The Best Dividend Growth Stocks For Uncertain Times
You probably don’t remember what you were doing on May 6, 2010.
But I’ll never forget that day.
The Dow sank almost 1,000 points in 45 minutes.
Then, an hour later, it came roaring back, up 750 points. Over the next 3 weeks, it lost another 525 points.
So how about this 2015 market?
How are you dealing with the wild swings, the volatility we’ve been hammered with?
Up and down, again and again. Then a few steady stretches just to keep us off balance.
You know what? It’s like Hyman Roth says in “The Godfather”…

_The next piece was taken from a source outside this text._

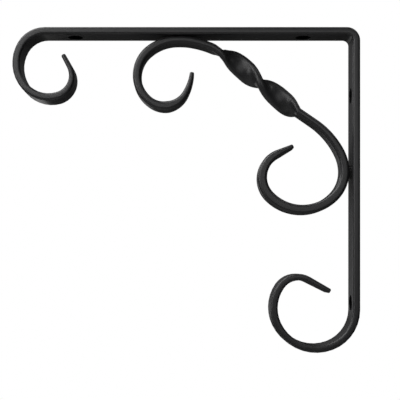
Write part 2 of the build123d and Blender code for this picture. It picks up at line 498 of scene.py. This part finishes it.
def make_powder_coat(name, settings, grain=1.0, hollows=1.0):
    """A satin powder coat, with its grain and its hollows as shares of the settings' depths."""
    material = bpy.data.materials.new(name)
    material.use_nodes = True
    nodes, links = material.node_tree.nodes, material.node_tree.links
    shader = nodes["Principled BSDF"]
    place = nodes.new("ShaderNodeTexCoord")

    surface = nodes.new("ShaderNodeGroup")
    surface.node_tree = bpy.data.node_groups.get("powder_coat_surface") or make_coat_surface_group()
    surface.inputs["Grain Size"].default_value = settings.grain_size
    surface.inputs["Grain Depth"].default_value = settings.grain_depth * grain
    surface.inputs["Hollow Size"].default_value = settings.forge_size
    surface.inputs["Hollow Depth"].default_value = settings.forge_depth * hollows
    links.new(place.outputs["Object"], surface.inputs["Position"])

    bump = nodes.new("ShaderNodeBump")
    bump.inputs["Strength"].default_value = 1.0
    bump.inputs["Distance"].default_value = 1.0
    links.new(surface.outputs["Height"], bump.inputs["Height"])
    links.new(bump.outputs["Normal"], shader.inputs["Normal"])

    dust = nodes.new("ShaderNodeGroup")
    dust.node_tree = bpy.data.node_groups.get("settled_dust") or make_dust_group()
    dust.inputs["Colour"].default_value = (*settings.colour, 1.0)
    dust.inputs["Amount"].default_value = settings.dust
    links.new(place.outputs["Object"], dust.inputs["Position"])
    links.new(dust.outputs["Colour"], shader.inputs["Base Color"])

    gloss = nodes.new("ShaderNodeMapRange")
    gloss.inputs["To Min"].default_value = settings.roughness - ROUGHNESS_SPREAD
    gloss.inputs["To Max"].default_value = settings.roughness + ROUGHNESS_SPREAD
    links.new(surface.outputs["Unevenness"], gloss.inputs["Value"])
    links.new(gloss.outputs["Result"], shader.inputs["Roughness"])
    return material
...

“This is the life we have chosen.”
(Or was it Godfather II?)
Anyhow, with the whipsaw whirring away nonstop, what’s an easy way to find the best dividend growth stocks?
Pay attention to history. Instead of listening to rosy predictions about the future, none of which put food on your table, take a good, long look in the rear view mirror.
If there was just one thing to look at, here’s what it would be. How good a job a company does improving its earnings quarter after quarter, year after year.
When earnings grow over long stretches of time, you’ve got the foundation for dividend growth, and growing dividends are what you want.
Here’s a quick history lesson. I’m in a nostalgic mood, so let’s return to the years of the Reagan White House and take a look at two of the great stocks of the 1980s.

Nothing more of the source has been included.